NATO chief Jens Stoltenberg backed key ally Turkey’s “democratic institutions” Saturday after parts of the military launched a coup against President Recep Tayyip Erdogan.

US President Barack Obama on Friday urged all parties in Turkey to back the “democratically-elected” government, a clear denunciation of troops who launched a coup that has rocked the country.Democratic presidential candidate Hillary Clinton expressed “great concern” Friday at the coup attempt in Turkey, urging calm in the key US ally.

Government-backed jets have downed pro-coup aircraft and bombed tanks surrounding the presidential palace in the capital Ankara.

Dozens of soldiers backing the coup surrendered on the Bosphorus bridge in Istanbul that they had held throughout the night, holding their hands above their heads as they were detained

A group calling itself the “Council for Peace in the Homeland” declared martial law and a curfew in a statement, saying it had launched the coup “to ensure and restore constitutional order, democracy, human rights and freedoms and let the supremacy of the law in the country prevail…”

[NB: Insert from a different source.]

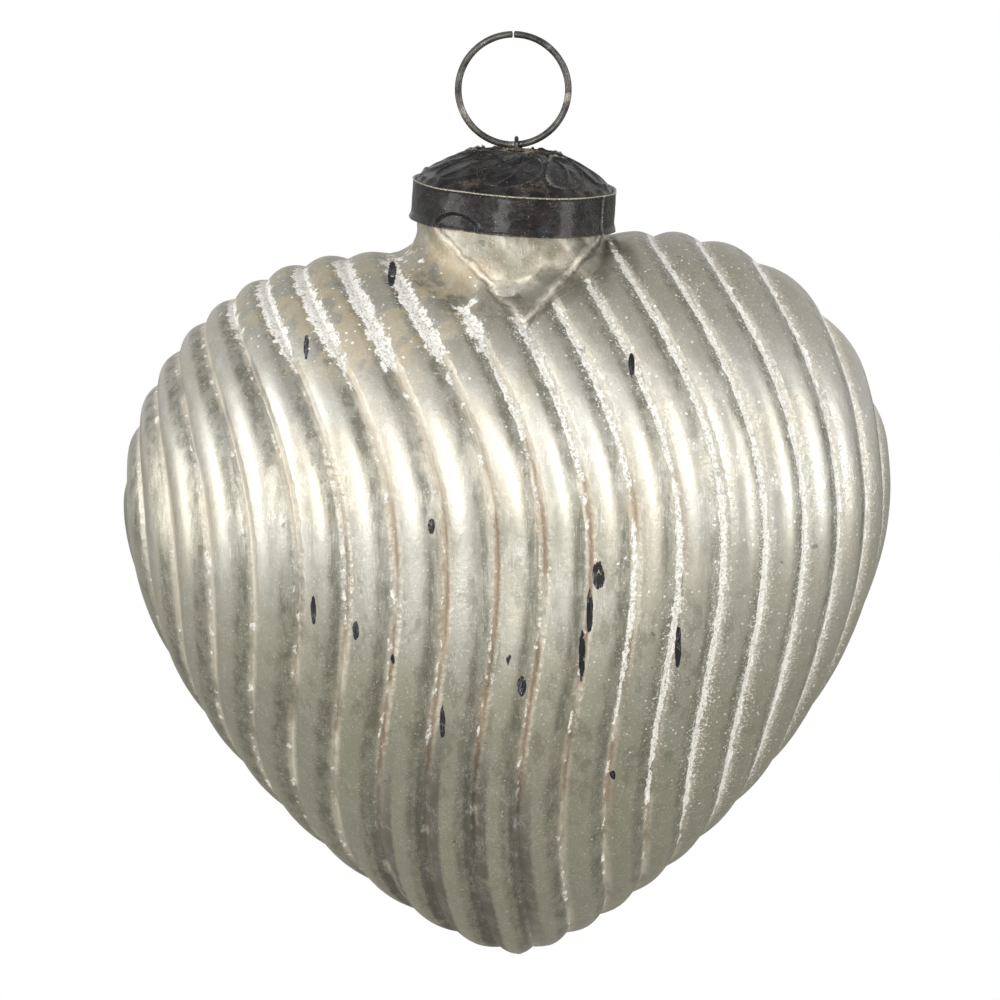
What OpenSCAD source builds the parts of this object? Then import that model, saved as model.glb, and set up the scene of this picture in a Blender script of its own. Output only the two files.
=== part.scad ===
// Heart-shaped antiqued mercury-glass ornament: blown glass, embossed metal cap, spring clip and ring.
// Millimetres. The origin is the inside top of the ring, where it hangs. Z is up and the front faces -Y.

/* [Hanging ring] */
// Radius of the ring at the middle of its wire
ring_radius = 8.45; // [8:0.05:10]
// Diameter of the ring wire
ring_wire = 1.05; // [0.9:0.05:1.2]
// Gap where the two ends of the ring wire meet
ring_gap = 0.12; // [0.06:0.01:0.3]

/* [Spring clip] */
// Diameter of the clip's spring wire
clip_wire = 0.64; // [0.5:0.02:0.7]
// Free space between the clip's loop and the ring wire
clip_play = 0.2; // [0.15:0.01:0.25]
// How far each leg reaches out from the middle, inside the neck
clip_reach = 10.9; // [9:0.1:11]
// Drop from the dome's top to the lower end of the legs
clip_drop = 19; // [15:0.5:20]

/* [Cap] */
// Distance of the clip and the cap's middle to the right of the ring's middle
hang_offset = 0.5; // [0:0.1:1]
// Outside radius of the collar strip
cap_radius = 15.7; // [15.5:0.1:16.4]
// Height of the collar strip
band_height = 6.1; // [5:0.1:7.5]
// Thickness of the sheet metal
sheet = 0.4; // [0.3:0.05:0.5]
// How far the collar's lower edge is turned out
band_flare = 0.25; // [0:0.05:0.6]
// Height of the collar's top edge above the edge of the dome
band_lip = 0.35; // [0.1:0.05:0.8]
// Turn of the collar's lap seam from the front, to the right
seam_angle = 59; // [20:1:150]
// Rise of the dome from its edge to the hole
dome_rise = 5.4; // [4:0.1:6]
// Drop from the ring wire's middle to the top of the dome
dome_drop = 0.95; // [0.9:0.05:1.4]
// Radius of the hole that the clip goes through
hole_radius = 1.8; // [1.75:0.05:2.2]
// Number of petals pressed into the dome
petals = 8; // [6:1:10]
// Height of the pressed lines
relief = 0.2; // [0.1:0.02:0.25]
// Lean of the cap and neck, right side down
cap_lean = 3.5; // [0:0.1:4.5]

/* [Glass heart] */
// Width across the two lobes
glass_width = 120.2; // [116:0.2:126]
// Depth from front to back
glass_depth = 70; // [64:1:76]
// Height of the lobe tops above the widest level
lobe_rise = 39.2; // [36:0.2:39.4]
// Distance of each lobe's middle from the centre
lobe_offset = 22.3; // [19:0.1:24]
// How much taller the right lobe stands than the left, as a fraction
lobe_tilt = 0.034; // [0:0.002:0.04]
// Drop from the widest level to the tip
tip_drop = 76.2; // [66:0.2:80]
// How far the tip bends to the left
tip_bend = 2; // [0:0.1:4]
// Drop from the origin to the widest level
widest_drop = 70.9; // [70.7:0.1:72]
// How deep the cleft between the lobes is cut, from none to a full crease
cleft = 0.4; // [0.2:0.05:0.6]
// Lean of the heart below the neck, left lobe down
heart_lean = 3.1; // [0:0.1:3.4]
// Thickness of the blown wall
wall = 1.6; // [1.3:0.1:2]
// Outside radius of the neck at its lip
neck_radius = 14.3; // [13.9:0.1:14.4]
// Spacing of the ribs round the glass
rib_pitch = 7.2; // [6.6:0.1:9]
// How much closer the ribs are on the right half than on the left
rib_bias = 0.045; // [0:0.005:0.06]
// Depth of the grooves between the ribs
rib_depth = 0.65; // [0.3:0.05:0.8]
// Sideways sweep of the ribs over the top of the lobes
rib_sweep = 13; // [6:0.5:15]
// Sideways bow of the ribs between the widest level and the tip
rib_bow = 5.6; // [0:0.1:7]

/* [Hidden] */
$fn = 96;

ring_mid = -(ring_radius - ring_wire / 2);
pin_z = ring_mid - ring_radius;             // the ring wire's middle, which the clip swings on
apex_z = pin_z - dome_drop;
loop_radius = ring_wire / 2 + clip_play + clip_wire / 2;
band_inside = cap_radius - sheet;
dome_radius = band_inside - 0.03;
dome_power = 2.4;                           // above 2 is flatter on top and steeper at the edge
skirt = 1.4;
band_top = dome_rise - band_lip;            // depths below the dome's top
lip_depth = dome_rise - 0.3;
bore = neck_radius - 1.5;
half_w = glass_width / 2;
half_d = glass_depth / 2;
crease = 3;                                 // softens the crease between the lobes
flank_q = 1.79;                             // the two powers that shape the flanks in front view
flank_p = 1.29;
side_q = 1.9;                               // and the two that shape them from the side
side_p = 1.6;
fade = 45;                                  // the two lobes run into one over this drop
rib_start = -1.5;
groove_power = 0.7;                         // below 1 keeps the ribs round and the grooves narrow
phases = [0, 0.2, 0.5, 0.8];                // slices per rib: groove, shoulder, crown, shoulder
steel = [0.25, 0.24, 0.24];
bronze = [0.30, 0.27, 0.24];
silver = [0.74, 0.72, 0.66];

// ---- hanging ring ----

module hanging_ring() {
    cut = asin(ring_gap / ring_radius);
    color(steel) translate([0, 0, ring_mid]) rotate([90, 0, 0])
        rotate([0, 0, 90 + cut / 2]) rotate_extrude(angle = 360 - cut)
            translate([ring_radius, 0]) circle(d = ring_wire);
}

// ---- spring clip ----

module wire(from, to, d) {
    v = to - from;
    translate(from) rotate([0, acos(v.z / norm(v)), atan2(v.y, v.x)]) cylinder(d = d, h = norm(v));
}

module wire_path(points, d) {
    for (i = [0:len(points) - 2]) wire(points[i], points[i + 1], d);
    for (i = [1:len(points) - 1]) translate(points[i]) sphere(d = d + 0.03);
}

module hanger_clip() {
    knee = apex_z - sheet - 1.2;
    foot = apex_z - clip_drop;
    color(steel) {
        translate([hang_offset, 0, pin_z]) rotate([90, 0, 90])
            rotate_extrude(angle = 180) translate([loop_radius, 0]) circle(d = clip_wire);
        for (s = [-1, 1])
            wire_path([[hang_offset, s * loop_radius, pin_z],
                       [hang_offset, s * loop_radius, knee],
                       [hang_offset, s * clip_reach, foot + 2.2],
                       [hang_offset, s * (clip_reach - 0.9), foot]], clip_wire);
    }
}

// ---- cap ----

module on_cap() {
    translate([hang_offset, 0, apex_z]) rotate([0, cap_lean, 0]) children();
}

function dome_depth(r) = dome_rise * pow(r / dome_radius, dome_power);

module dome_section(low, high) {
    n = 9;
    r = [for (i = [0:n]) hole_radius + (dome_radius - hole_radius) * i / n];
    polygon(concat([for (i = [0:n]) [r[i], high - dome_depth(r[i])]],
                   [for (i = [n:-1:0]) [r[i], low - dome_depth(r[i])]]));
}

module petal_line(radius, at) {
    linear_extrude(height = 4 * dome_rise, center = true) translate([at, 0])
        difference() { circle(radius); circle(radius - 0.45); }
}

module cap_dome() {
    outer = 0.275 * dome_radius;
    inner = 0.165 * dome_radius;
    color(bronze) on_cap() {
        rotate_extrude() dome_section(-sheet, 0);
        translate([0, 0, -dome_rise - skirt]) difference() {
            cylinder(r = dome_radius, h = skirt);
            translate([0, 0, -1]) cylinder(r = dome_radius - sheet, h = skirt + 2);
        }
        intersection() {
            rotate_extrude() dome_section(-sheet / 2, relief);
            for (i = [0:petals - 1]) rotate([0, 0, 360 * (i + 0.25) / petals]) {
                petal_line(outer, 0.69 * dome_radius);
                rotate([0, 0, 180 / petals]) petal_line(inner, 0.36 * dome_radius);
            }
        }
    }
}

module cap_band() {
    z1 = -band_top;
    z0 = z1 - band_height;
    color(bronze) on_cap() difference() {
        union() {
            rotate_extrude() polygon([
                [band_inside, z1], [cap_radius, z1],
                [cap_radius, z0 + 1.1], [cap_radius + band_flare, z0],
                [band_inside + band_flare, z0], [band_inside, z0 + 1.1]]);
            rotate([0, 0, seam_angle - 90]) rotate_extrude(angle = 24) polygon([
                [cap_radius - 0.1, z1], [cap_radius + 0.2, z1],
                [cap_radius + 0.2, z0 + 1.1], [cap_radius - 0.1, z0 + 1.1]]);
        }
        rotate([0, 0, -34]) translate([0, -cap_radius + 0.18, z0 - 2.4])
            rotate([90, 0, 0]) cylinder(r = 3.9, h = 4);
    }
}

// ---- glass heart ----
// In the heart's own frame z is 0 at the widest level, and g is how far the surface is set in from the outside.

function clamp01(t) = max(0, min(1, t));
function ease(t) = let (c = clamp01(t)) c * c * (3 - 2 * c);
function fall(z, g) = min(0.99999, max(0, -z / (tip_drop - g)));
function half_width(z, g) = (half_w - g) * pow(1 - pow(fall(z, g), flank_q), 1 / flank_p);
function half_depth(z, g) = (half_d - g) * pow(1 - pow(fall(z, g), side_q), 1 / side_p);
function lobe_x(z) = lobe_offset * ease(1 + z / fade);

// square of the half-depth at x and z, below zero outside the outline
function depth_sq(x, z, g) =
    let (w = half_width(z, g), x0 = min(lobe_x(z), w / 2), ax = norm([x, crease]),
         e = (ax - x0) / (norm([w, crease]) - x0),
         up = max(0, z) / (lobe_rise - g) / (1 + lobe_tilt * x / half_w))
    pow(half_depth(z, g), 2) * (1 - e * e * (ax < x0 ? cleft : 1) - up * up);

// where a rib's line runs: its distance round the section from the front's middle
function sweep(z) = z > 0 ? -rib_sweep * pow(z / 37, 2) : -rib_bow * pow(sin(180 * z / 98), 2);
function along(u, z) = rib_start + sweep(z) + u * rib_pitch / (1 + (u > 0 ? rib_bias : -rib_bias));
function quarter(z, g) = (half_width(z, g) + half_depth(z, g)) * PI / 4;

// x of that distance on an elliptical section, by Newton's method on arc = A a + B sin(2a)
function newton(a, s, p, q, n) = n == 0 ? a :
    newton(a - (p * a * PI / 180 + q * sin(2 * a) - s) / (p + 2 * q * cos(2 * a)) * 180 / PI, s, p, q, n - 1);
function rib_x(u, z, g) =
    let (w = half_width(z, g), d = half_depth(z, g), l = quarter(z, g),
         s = max(-l, min(l, along(u, z))))
    w * sin(newton(90 * s / l, s, (w + d) / 2, (w - d) / 4, 5));

function inside(u, z, g) = z > 0 ? depth_sq(rib_x(u, z, g), z, g) > 0 : abs(along(u, z)) < quarter(z, g);
function edge(u, g, lo, hi, n) = n == 0 ? lo :
    inside(u, (lo + hi) / 2, g) ? edge(u, g, (lo + hi) / 2, hi, n - 1) : edge(u, g, lo, (lo + hi) / 2, n - 1);

function unit(v) = v / norm(v);
function outward(x, y, z, g) = unit([
    depth_sq(x - 0.05, z, g) - depth_sq(x + 0.05, z, g), 0.2 * y,
    depth_sq(x, z - 0.05, g) - depth_sq(x, z + 0.05, g)]);
function groove(u) = 1 - pow(abs(sin(180 * u)), groove_power);

function skin_point(u, z, g, side, deep) =
    let (x = rib_x(u, z, g), y = side * sqrt(max(0, depth_sq(x, z, g))))
    [x - tip_bend * pow(fall(z, 0), 2), y, z] - outward(x, y, z, g) * deep;

// one slice of the heart: down the front and up the back
function slice(u, g, m, deep) =
    let (top = edge(u, g, 0, lobe_rise * 1.05, 24), low = edge(u, g, 0, -tip_drop, 24),
         mid = (top + low) / 2, half = (top - low) / 2,
         z = [for (i = [0:m]) mid + half * cos(180 * i / m)])
    concat([for (i = [0:m]) skin_point(u, z[i], g, -1, deep)],
           [for (i = [m - 1:-1:1]) skin_point(u, z[i], g, 1, deep)]);

function mean(v) = [for (k = [0:2]) [for (p = v) p[k]] * [for (p = v) 1] / len(v)];

module sliced_heart(us, g, m, deep) {
    rings = [for (u = us) slice(u, g, m, deep * groove(u))];
    n = 2 * m;
    k = len(us);
    polyhedron(concat([for (r = rings) each r], [mean(rings[0]), mean(rings[k - 1])]), concat(
        [for (j = [0:k - 2], i = [0:n - 1]) let (a = j * n + i, b = j * n + (i + 1) % n)
            each [[a, a + n, b], [b, a + n, b + n]]],
        [for (i = [0:n - 1]) [k * n, i, (i + 1) % n]],
        [for (i = [0:n - 1]) [k * n + 1, (k - 1) * n + (i + 1) % n, (k - 1) * n + i]]));
}

function last_rib(g, side) =
    (side * (quarter(0, g) - 2.5) - rib_start) * (1 + side * rib_bias) / rib_pitch;

module ribbed_heart() {
    a = last_rib(0, -1);
    b = last_rib(0, 1);
    us = concat([a], [for (i = [floor(a):ceil(b)], p = phases)
        if (i + p > a + 0.12 && i + p < b - 0.12) i + p], [b]);
    sliced_heart(us, 0, 23, rib_depth);
}

module hollow_heart() {
    a = last_rib(wall, -1);
    b = last_rib(wall, 1);
    n = 24;
    sliced_heart([for (i = [0:n]) a + (b - a) * i / n], wall, 14, 0);
}

module in_heart() {
    translate([-0.95, 0, -widest_drop]) rotate([0, -heart_lean, 0]) children();
}

module glass_heart() {
    r = neck_radius;
    foot = -apex_z - widest_drop + lobe_rise;   // from the dome's top down to the lobe tops, as a negative depth
    color(silver) difference() {
        union() {
            in_heart() ribbed_heart();
            on_cap() rotate_extrude() polygon([
                [0, -lip_depth], [r - 0.5, -lip_depth], [r, -lip_depth - 0.5], [r, -lip_depth - 3],
                [r + 0.4, foot + 3], [r + 1, foot], [r + 1.6, foot - 3], [r, foot - 9], [0, foot - 9]]);
        }
        in_heart() hollow_heart();
        on_cap() translate([0, 0, foot - 12]) cylinder(r = bore, h = 40);
    }
}

hanging_ring();
hanger_clip();
cap_dome();
cap_band();
glass_heart();
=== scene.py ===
import math

import bpy
import numpy as np
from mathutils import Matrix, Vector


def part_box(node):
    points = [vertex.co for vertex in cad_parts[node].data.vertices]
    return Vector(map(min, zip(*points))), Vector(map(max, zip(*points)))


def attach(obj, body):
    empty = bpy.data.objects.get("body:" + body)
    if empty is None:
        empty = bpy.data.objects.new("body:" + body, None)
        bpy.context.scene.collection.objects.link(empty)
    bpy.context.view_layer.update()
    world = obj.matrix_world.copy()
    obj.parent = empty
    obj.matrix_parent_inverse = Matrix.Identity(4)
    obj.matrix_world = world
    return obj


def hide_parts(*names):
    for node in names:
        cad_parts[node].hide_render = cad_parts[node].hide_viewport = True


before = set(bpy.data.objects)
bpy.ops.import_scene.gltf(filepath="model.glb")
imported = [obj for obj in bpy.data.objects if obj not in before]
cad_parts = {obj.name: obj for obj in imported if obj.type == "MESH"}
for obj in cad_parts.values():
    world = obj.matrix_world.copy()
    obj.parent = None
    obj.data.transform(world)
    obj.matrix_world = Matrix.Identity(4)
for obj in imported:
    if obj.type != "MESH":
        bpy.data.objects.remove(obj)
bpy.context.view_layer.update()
scene = bpy.context.scene
mm = 0.001
tau = 2 * math.pi

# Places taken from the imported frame, in millimetres
ringHigh = np.array(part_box("hanging_ring")[1]) / mm
clipHigh = np.array(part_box("hanger_clip")[1]) / mm
print("frame loaded")


# 0 below nought, 1 above one, and a smooth S between
def ease(t):
    c = np.clip(t, 0, 1)
    return c * c * (3 - 2 * c)


# A bell curve of height 1 and that half-width
def bell(t, width):
    return np.exp(-(t / width) ** 2)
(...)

No named military officer claimed responsibility for the actions.

Erdogan said during the night he did not know whereabouts of the army chief of staff, General Hulusi Akar, and appointed the commander of the First Army, General Umit Dundar in his place temporarily.

Erdogan put the blame the coup on supporters of his arch-foe, US-based Turkish cleric Fethullah Gulen, whose Hizmet movement and its powerful presence in Turkish society, including the media, police and judiciary.